We have seen that the problem faced by judgment aggregation is how to aggregate individual evaluations on logically connected propositions. Yet, a condition that guarantees that the collective position on each proposition depends exclusively on the individual views on that proposition is forced to neglect the connections between the agenda items [11, 50].Footnote 7 Back to 1921, the possibility that the separate aggregations of individual judgments collapse to irrational group positions did not bewilder Vacca [68]. For him, discussion (rather then mere aggregation) is the key to reach group agreements. He compared the separate aggregation of different agenda items to someone who, desiring a beautiful statue, commission the head to a sculptor, the arms to another artist, the legs to a third sculptor, and then pretends to assemble the different parts to form a magnificent statue.

The main justification for independence is that it is a key condition to ensure that an aggregation function is non-manipulable. When an aggregation rule is manipulable, an individual may vote strategically, i.e. upon learning the evaluations of the other agents, she can submit an insincere judgment set in order to ensure a collective outcome that is better for her than if she voted sincerely. Dietrich and List [14, 19] showed that, under universal domain, an aggregation rule is non-manipulable if and only if it is independent and monotonic.Footnote 8 Since voting strategically is commonly seen as an undesirable property, independence finds in its role of preventing manipulability a justification.Footnote 9

We see three criticisms to such argument. First, one may argue that conditions ought to be imposed on aggregation functions because they are appropriate to the problem at hand, and not because they are merely instrumental. The peculiarity of judgment aggregation with respect to social choice theory is that it captures decision problems in which a group needs to form collectively endorsed views on connected propositions rather than focusing on group choices between alternatives (such as candidates, policies and actions). One of the most interesting challenges of this discipline is how a group of individuals may agree on a certain decision (the conclusion) and, at the same time, offer the reasons (the premises) that support that decision. Agenda items are dependent and so we need aggregation procedures that relax the independence condition in reasonable ways. We see in Section 3 that some of the proposed aggregation rule fail to satisfy independence. However, there is no consensus yet on how to relax this condition.

Second, strategic voting is not necessarily a vice. In order to manipulate, individuals need to gather information about other people preferences and to understand the mechanisms of the voting system. This, Dowding and van Hees [22] argue, provides incentives for people to understand democratic procedures and accounts for one of their arguments in favour of manipulation. More specifically related to judgment aggregation, Grossi et al. [31] introduce a form of virtuous manipulation. This happens when - in order to avoid an inconsistent social outcome - agents in a group start a coordinated action and declare a non-truthful, less preferred judgment set.
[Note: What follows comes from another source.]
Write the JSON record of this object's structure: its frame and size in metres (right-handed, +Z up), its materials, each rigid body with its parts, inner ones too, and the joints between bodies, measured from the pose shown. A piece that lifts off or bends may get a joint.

Third, even if we disagree with Dowding and van Hees, and we still aim at aggregation functions that are robust against strategic voting, we need to consider the computational complexity required to manipulate a specific voting rule. This is one of the reasons of interests in computational social choice [12], a recent and lively discipline stemming from the interactions between computer science and social choice theory. Even if a voting rule is manipulable, it may well be that its manipulation is a computationally intractable problem. These considerations are relevant to the discussions on manipulation. There is some initial work on complexity-theoretic study of judgment aggregation problems [2, 3, 27] and more results will surely be available in the near future.

To conclude, independence plays a key role in the impossibility results in judgment aggregation. Independence has been criticised and the main justification for its maintenance is that it ensures strategy-proofness. We have given three counter-arguments against this position. As we see in the next section, giving up independence is one way to define specific aggregation rules. Our hope is that alternatives to independence will be explored in future research.
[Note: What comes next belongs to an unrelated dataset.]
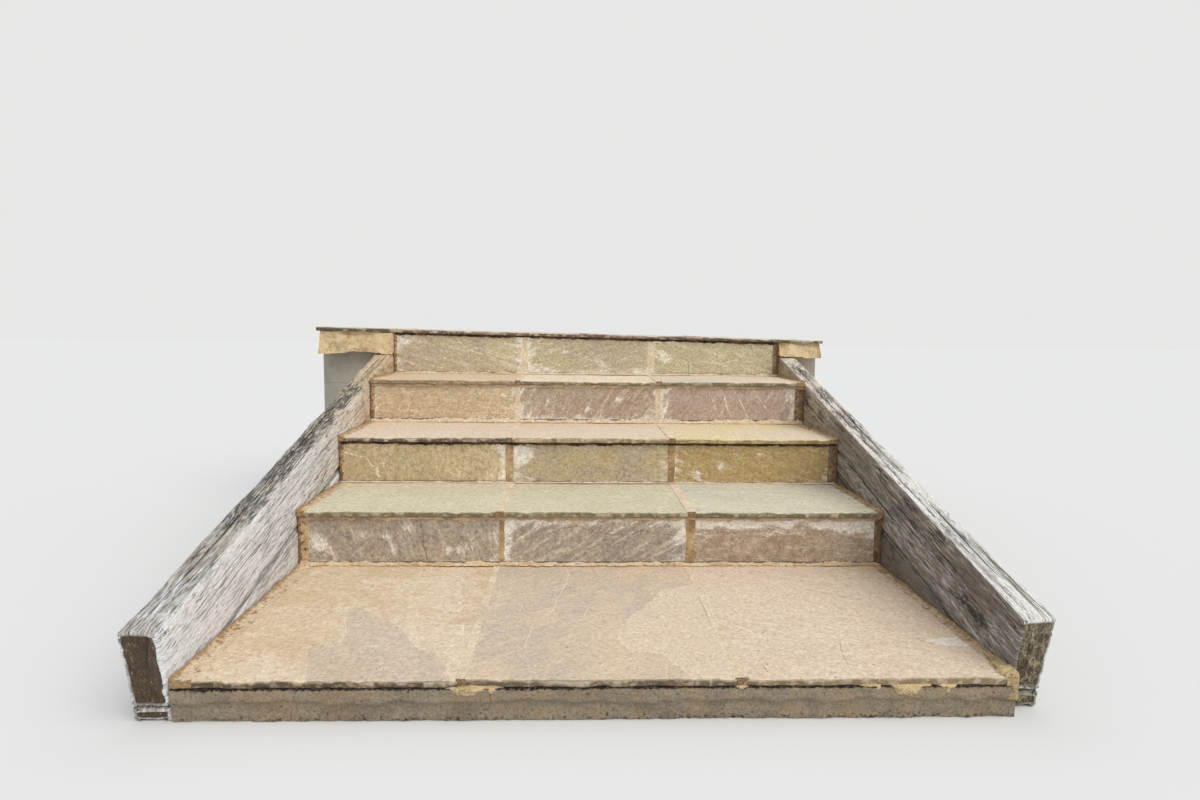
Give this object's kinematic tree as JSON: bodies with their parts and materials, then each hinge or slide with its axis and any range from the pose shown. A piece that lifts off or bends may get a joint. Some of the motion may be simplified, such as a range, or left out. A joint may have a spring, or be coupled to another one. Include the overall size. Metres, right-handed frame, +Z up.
{
  "type": "outdoor_stone_steps",
  "caption": "Outdoor steps of riven sandstone slabs on a flagged landing, with pitched nosings, sandy mortar joints and raking side walls of weathered oak sleepers.",
  "frame": {"origin": "on the ground, in the middle of the footprint of the whole flight", "axes": "+X to the right of someone who climbs the steps, +Y into the steps in the direction of climbing, +Z up"},
  "size_m": [2.496, 2.779, 0.8788],
  "materials": {
    "sandstone": "riven, weathered",
    "mortar": "rough, sandy",
    "oak": "weathered, checked",
    "concrete": "board marked"
  },
  "bodies": {
    "root": {"landing_base": "concrete", "landing_mortar": "mortar", "landing_slab_left": "sandstone", "landing_slab_middle": "sandstone", "landing_slab_right": "sandstone", "left_lower_sleeper": "oak", "left_upper_sleeper": "oak", "mortar_haunches": "mortar", "right_lower_sleeper": "oak", "right_upper_sleeper": "oak", "riser_mortar": "mortar", "riser_slab_1_left": "sandstone", "riser_slab_1_middle": "sandstone", "riser_slab_1_right": "sandstone", "riser_slab_2_left": "sandstone", "riser_slab_2_middle": "sandstone", "riser_slab_2_right": "sandstone", "riser_slab_3_left": "sandstone", "riser_slab_3_middle": "sandstone", "riser_slab_3_right": "sandstone", "riser_slab_4_left": "sandstone", "riser_slab_4_middle": "sandstone", "riser_slab_4_right": "sandstone", "sleeper_footings": "concrete", "step_base_1": "concrete", "step_base_2": "concrete", "step_base_3": "concrete", "top_base": "concrete", "top_mortar": "mortar", "top_slab_1": "sandstone", "top_slab_2": "sandstone", "top_slab_3": "sandstone", "top_slab_4": "sandstone", "tread_mortar": "mortar", "tread_slab_1_left": "sandstone", "tread_slab_1_middle": "sandstone", "tread_slab_1_right": "sandstone", "tread_slab_2_left": "sandstone", "tread_slab_2_middle": "sandstone", "tread_slab_2_right": "sandstone", "tread_slab_3_left": "sandstone", "tread_slab_3_middle": "sandstone", "tread_slab_3_right": "sandstone"}
  },
  "joints": []
}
3 The Current Phase: “Yes, we can”

We have seen that the early phase of the research in judgment aggregation has been dominated by impossibility results. The current phase is more focused on the construction of specific judgment aggregation rules (or families of rules), bringing the area closer to voting theory and computational social choice, where a large body of work concentrates on specific voting rules, studying their social choice theoretic properties, the computational complexity of manipulability; etc. As observed in [16], such shift became evident at the 2011 Workshop “Judgment Aggregation and Voting Theory” in Freudenstadt. Even though until recently the focus has been on impossibility results, there are a few exceptions that should be mentioned:

  • Premise- and conclusion-based rules [20, 39, 46, 50]: If the agenda is partitioned in two distinct subsets (premises and conclusions) and if propositions in each of the two subsets are logically independent, aggregations can be performed on either the premises or the conclusions, as seen in Section 1. As we know, the two procedures may lead to opposite outcomes.Footnote 10 This is even more troublesome once we are aware of the possibility of situations like the Paretian dilemma [52], where the premise-based procedure violates a unanimous vote on the conclusion.Footnote 11

  • If we generalise the idea of considering agenda items sequentially, following a fixed linear order over the agenda (e.g. temporal precedence or priority) and that earlier decisions constrain later ones, we obtain sequential procedures [18, 42]. Such procedures represent another way of relaxing independence and of ensuring collective consistency. The problem however is that, in the general case, the result depends on the order followed (i.e. the aggregation is path-dependent) and path-dependence is tightly linked to manipulability [18].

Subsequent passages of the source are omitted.